Our family cruises. We're almost to the perk level of getting free laundry on Princess Cruises, and we've persuaded nervous friends that they won't get seasick or stranded at sea when they book on one of today's cruise lines. But, the chronic lying, chaos, and blame passing by the brass associated with Carnival Corporation's wrecked Costa Concordia makes even us dedicated cruisers question the overall safety of our vacations. 

The Costa Concordia wrecked

Carnival quickly threw the ship's captain, Francesco Schettino, under the bus saying that the disaster was caused by "significant human error".  Schettino deserves the bus's tread marks. He has endlessly compounded his original navigation mistakes with mind-numbing lies ("I tripped and I ended up in one of the [life]boats"), cowardice, and changing narratives.

The cruise corporation is eagerly promoting the view that the Concordia tragedy is an anomaly.  Their piousness recall Robert and James Murdochs' 2011 assertions that there was only one "rogue reporter" who hacked into cell phones in the scandal that eventually closed The News of the World.  It turned out, that illegal behavior was the norm at Murdoch's news organizations, and the early assurances were meant only to minimize damage to the company and not to fix a problem.

Carnival, like the Murdochs, has more explaining to do.  The corporation needs to reassure passengers that its crews are trained, dedicated to passenger survival (if not safety), and honest. Carnival needs to validate its own dedication to safety over the bottom line, too.

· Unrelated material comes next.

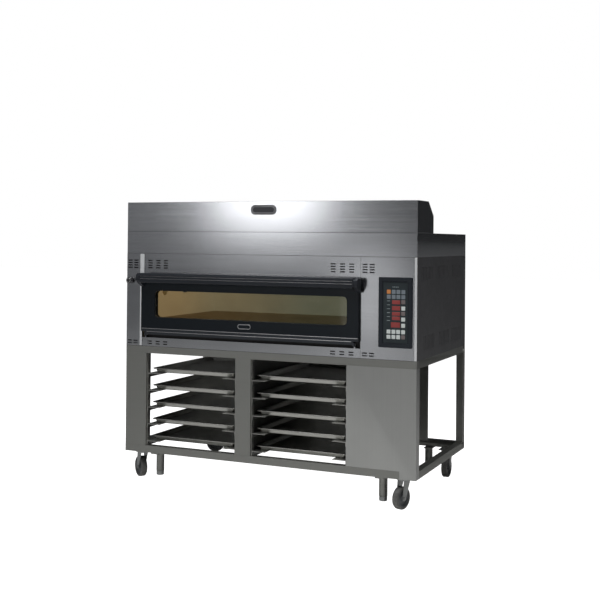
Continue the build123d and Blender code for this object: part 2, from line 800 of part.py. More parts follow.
def pane_block(start, grow, margin):
    """A window pane, or its groove when grown by a margin."""
    x, z = window_limits()
    reach = grow + margin
    return block((x[0] - reach, x[1] + reach), (start - margin / 5, start + pane_thickness + margin / 5),
                 (z[0] - reach, z[1] + reach))


def door_glass():
    """The outer and inner panes, held in the door frame's grooves."""
    return [pane_block(start, window_corner, 0)
            for start in (front - 2 * sheet, front + door_back - 2 * pane_thickness)]


def badge(x, y, z, width, height, thickness):
    """A blank plate with round ends, lying against a front face at y."""
    plate = block((x - width / 2, x + width / 2), (y - thickness, y), (z - height / 2, z + height / 2))
    return fillet(plate.edges().filter_by(Axis.Y), height / 2 - sheet)


def door_front_panel():
    """The dark front cover round the window, with the blank badge under the window."""
    y = (front - door_front, front - door_front + door_skin)
    cover = block((door_left, door_right), y, (door_low + door_strip, door_high))
    cover -= rounded_opening((front - 2 * door_front, front), 0)
    plate_z = (door_low + door_strip + window_limits()[1][0]) / 2
    return [cover, badge(door_middle, front - door_front, plate_z, door_badge_width, door_badge_height,
                         badge_thickness)]


def handle_limits():
    """The handle's height limits and its front and back planes."""
    high = door_high + handle_rise
    y_front = front - handle_reach
    return (high - handle_height, high), (y_front, y_front + handle_thickness)


def handle_bar():
    """A long bar with a rounded front, between the brackets."""
    z, y = handle_limits()
    left_bracket, right_bracket = bracket_places()
    profile = block((left_bracket[1], right_bracket[0]), y, z)
    return fillet(profile.edges().filter_by(Axis.X), handle_thickness / 3)


def bracket_places():
    """The left and right brackets' limits along the door."""
    left_outer = door_left - bracket_overhang_left
    right_outer = door_right + bracket_overhang_right
    return (left_outer, left_outer + bracket_width), (right_outer - bracket_width, right_outer)


def handle_brackets():
    """Fan-shaped end plates from the door's face to the bar's ends."""
    z, y = handle_limits()
    face = front - door_front
    nose = handle_thickness / 2
    outline = Polyline((face, z[1] - bracket_height), (y[0] + nose, z[0]), (y[0], z[0] + nose), (y[0], z[1] - nose),
                       (y[0] + nose, z[1] - sheet), (face, z[1] - sheet), close=True)
    return [Pos(x[0], 0, 0) * extrude(make_face(Plane.YZ * outline), amount=bracket_width, dir=(1, 0, 0))
            for x in bracket_places()]


def hinge_pins():
    """Two pins, fixed in the door's lugs, that turn in the hinge plates."""
    pins = []
    left_plate, right_plate = hinge_plate_places()
    left_lug, right_lug = hinge_lug_places()
    pins.append(bar((left_plate - sheet, hinge_y, hinge_z), "x", left_lug + hinge_lug - left_plate + sheet,
                    hinge_pin_radius))
    pins.append(bar((right_lug, hinge_y, hinge_z), "x", right_plate + hinge_plate + sheet - right_lug,
                    hinge_pin_radius))
    return pins


def door_seal():
    """A flat gasket round the chamber's mouth, just clear of the shut door."""
    y = (front + door_back + seal_clearance, flange_front)
    x = (chamber_left + sheet - seal_width, chamber_right - sheet + seal_width)
    z = (hearth_low - seal_width, mouth_high + seal_width)
    ring = block(x, y, z)
    return ring - block((x[0] + seal_width, x[1] - seal_width), (y[0] - sheet, y[1] + sheet),
                        (z[0] + seal_width, z[1] - seal_width))


# --- Hood ------------------------------------------------------------------------------------------------
def hood_collar():
    """The collar all round the oven's roof, with a lid that is open under the hood box."""
    outer = block((left, right), (front, rear), (body_top, collar_top))
    inner = block((left + sheet, right - sheet), (front + sheet, rear - sheet),
                  (body_top - sheet, collar_top - sheet))
    mouth = block((left + tube, right - tube), (front + tube, front + hood_depth - tube),
                  (collar_top - 2 * sheet, collar_top + sheet))
    return outer - inner - mouth


def hood_profile(inset, base):
    """The hood box in side view, as a face in the YZ plane."""
    points = [(front + inset, base), (front + inset, hood_top - inset), (front + hood_flat, hood_top - inset),
              (front + hood_depth - inset, hood_top - hood_drop - inset / 2), (front + hood_depth - inset, base)]
    return make_face(Plane.YZ * Polyline(*points, close=True))


def hood_box():
    """A long shallow box, open below, with a sloped rear shoulder."""
    outer = Pos(left, 0, 0) * extrude(hood_profile(0, collar_top), amount=body_width, dir=(1, 0, 0))
    inner = Pos(left + sheet, 0, 0) * extrude(hood_profile(sheet, collar_top - sheet),
                                              amount=body_width - 2 * sheet, dir=(1, 0, 0))
    return outer - inner


def main():
    os.makedirs("parts", exist_ok=True)
    save("stand_frame", *stand_frame())
    save("stand_left_column", stand_left_column())
    save("stand_centre_post", stand_centre_post())
    save("stand_right_panel", stand_right_panel())
    save("centre_partition", centre_partition())
    save("service_partition", service_partition())
    save("tray_rack_left", *tray_rack(bay_left, bay_right))
    save("tray_rack_right", *tray_rack(rack_left, rack_right))
    for side, centre in (("left", (bay_left + bay_right) / 2 + left_tray_shift),
                         ("right", (rack_left + rack_right) / 2)):
        for level in range(tray_levels):
            save(f"baking_tray_{side}_{level + 1}", baking_tray(centre, level))
    save("caster_plates", *caster_plates())
    for name, (x, y) in corners(caster_inset_x, caster_inset_y).items():
        save(f"caster_fork_{name}", *caster_fork(x, y, caster_turns[name]))
        save(f"caster_wheel_{name}", *caster_wheel(x, y, caster_turns[name]))
    for name, (x, y) in corners(foot_inset_x, foot_inset_y).items():
        save(f"screw_foot_{name}", screw_foot(x, y))
    save("base_pan", base_pan())
    save("left_side_panel", left_side_panel())
    save("right_side_panel", right_side_panel())
    save("rear_panel", rear_panel())
    save("top_panel", top_panel())
    save("left_pillar", left_pillar())
    save("upper_fascia", upper_fascia())
    save("lower_fascia", lower_fascia())
    save("control_column", control_column())
    save("control_bezel", control_bezel())
    save("keypad_panel", keypad_panel())
    save("electrical_parts", *electrical_parts())
    save("baking_chamber", baking_chamber())
    save("hearth_stones", *hearth_stones())
    save("heating_elements", *heating_elements())
    save("insulation", *insulation())
    save("chamber_lamp", *chamber_lamp())
    save("steam_duct", steam_duct())
    save("damper", *damper())
    save("door_frame", door_frame())
    save("door_front_panel", *door_front_panel())
    save("door_glass", *door_glass())
    save("handle_bar", handle_bar())
    save("handle_brackets", *handle_brackets())
    save("hinge_pins", *hinge_pins())
    save("door_seal", door_seal())
    save("hood_collar", hood_collar())
    save("hood_box", hood_box())
    save("hood_badge", badge(0, front, collar_top + badge_lift, badge_width, badge_height, badge_thickness))


main()
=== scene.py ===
import json
import math
import bmesh
import bpy
from mathutils import Matrix, Vector


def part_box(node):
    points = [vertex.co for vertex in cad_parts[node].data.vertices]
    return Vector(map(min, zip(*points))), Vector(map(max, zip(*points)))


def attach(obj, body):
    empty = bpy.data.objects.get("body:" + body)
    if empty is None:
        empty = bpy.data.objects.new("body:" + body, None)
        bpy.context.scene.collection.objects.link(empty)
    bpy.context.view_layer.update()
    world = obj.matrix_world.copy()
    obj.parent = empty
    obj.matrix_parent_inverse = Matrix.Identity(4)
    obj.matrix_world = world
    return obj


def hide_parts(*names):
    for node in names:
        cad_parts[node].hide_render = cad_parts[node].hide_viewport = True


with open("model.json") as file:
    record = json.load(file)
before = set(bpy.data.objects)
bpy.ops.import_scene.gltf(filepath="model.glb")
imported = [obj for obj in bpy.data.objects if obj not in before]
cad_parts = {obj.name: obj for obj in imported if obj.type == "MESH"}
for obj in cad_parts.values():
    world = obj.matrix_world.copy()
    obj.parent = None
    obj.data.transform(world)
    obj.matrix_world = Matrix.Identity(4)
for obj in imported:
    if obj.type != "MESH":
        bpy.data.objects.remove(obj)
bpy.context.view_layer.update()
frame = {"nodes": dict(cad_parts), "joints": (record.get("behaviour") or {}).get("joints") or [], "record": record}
record = frame["record"]
bodyOf = {node: body for body, nodes in record["behaviour"]["bodies"].items() for node in nodes}
slotOf = {part["node"]: part["material_slot"] for part in record["subparts"]}
jointOf = {joint["name"]: joint for joint in frame["joints"]}


# --- small helpers for node trees
def newGroup(name, inputs, outputs):
    tree = bpy.data.node_groups.new(name, "ShaderNodeTree")
    for label, kind, value in inputs:
        socket = tree.interface.new_socket(label, in_out="INPUT", socket_type=kind)
        if value is not None:
            socket.default_value = value
    for label, kind in outputs:
        tree.interface.new_socket(label, in_out="OUTPUT", socket_type=kind)
    return tree, tree.nodes.new("NodeGroupInput"), tree.nodes.new("NodeGroupOutput")


def addNode(tree, kind, **settings):
    node = tree.nodes.new(kind)
    for key, value in settings.items():
        setattr(node, key, value)
    return node


def mathNode(tree, operation, first, second=None):
    node = addNode(tree, "ShaderNodeMath", operation=operation)
    for index, value in enumerate((first, second)):
        if value is None:
            continue
        if isinstance(value, (int, float)):
            node.inputs[index].default_value = value
        else:
            tree.links.new(value, node.inputs[index])
    return node.outputs[0]


def mixColour(tree, factor, first, second):
    node = addNode(tree, "ShaderNodeMix", data_type="RGBA")
    for socket, value in ((node.inputs[0], factor), (node.inputs[6], first), (node.inputs[7], second)):
        if isinstance(value, (int, float)):
            socket.default_value = value
        elif isinstance(value, tuple):
            socket.default_value = value
        else:
            tree.links.new(value, socket)
    return node.outputs[2]


def mapRange(tree, value, fromLow, fromHigh, toLow=0.0, toHigh=1.0):
    node = addNode(tree, "ShaderNodeMapRange")
    tree.links.new(value, node.inputs["Value"])
    for label, amount in (("From Min", fromLow), ("From Max", fromHigh),
                          ("To Min", toLow), ("To Max", toHigh)):
        node.inputs[label].default_value = amount
    return node.outputs[0]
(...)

Here are some zingers that stand in Carnival's (and other cruise corporations') way:

  • A former crew member claims that there is a, "... coded alarm which is known by the crew. This is done to begin evacuation without panicking the passengers".  After this coded signal went out, crew were telling passengers not to worry and to return to their staterooms.  If true, this statement seems to say that lying to passengers during a disaster is company policy.  Did any of the dead heed the crew's instructions and go back to their rooms to die?
  • Confusion in a disaster is to be expected. But, confusion among the leaders during a disaster speaks to a lack of training, drilling, discipline, and standards. How could Costa Cruises trust a man like Captain Schettino to command one of its ships?  What ongoing certification does the line require of its officers and crew?
  • Ship's captain's egos are traditionally large.  The cruise lines embrace this tradition by building up their captains to be super-social directors whose job is smiling and posing with passengers.  What proportion of a captain's duties are nautical and what portion are PR related? Are the proportions healthy? Safe? I think we need to know.
  • International law requires that cruise ships be evacuated within 30 minutes.  Unlucky passengers on the Concordia waited more than five hours on deck to be rescued. Some were screaming as the last of the lifeboats left. If the Concordia met safety requirements, then those standards are too weak.  They must  assume an evacuation in a perfect situation when there would be no need to abandon ship. No one abandons ship when everything is working and the ship is upright and sound.
I want to keep cruising. But, I wonder would would have happened if the ship had encountered another problem and sunk at sea and not within site of shore and potential rescuers. Carnival, what can you tell me?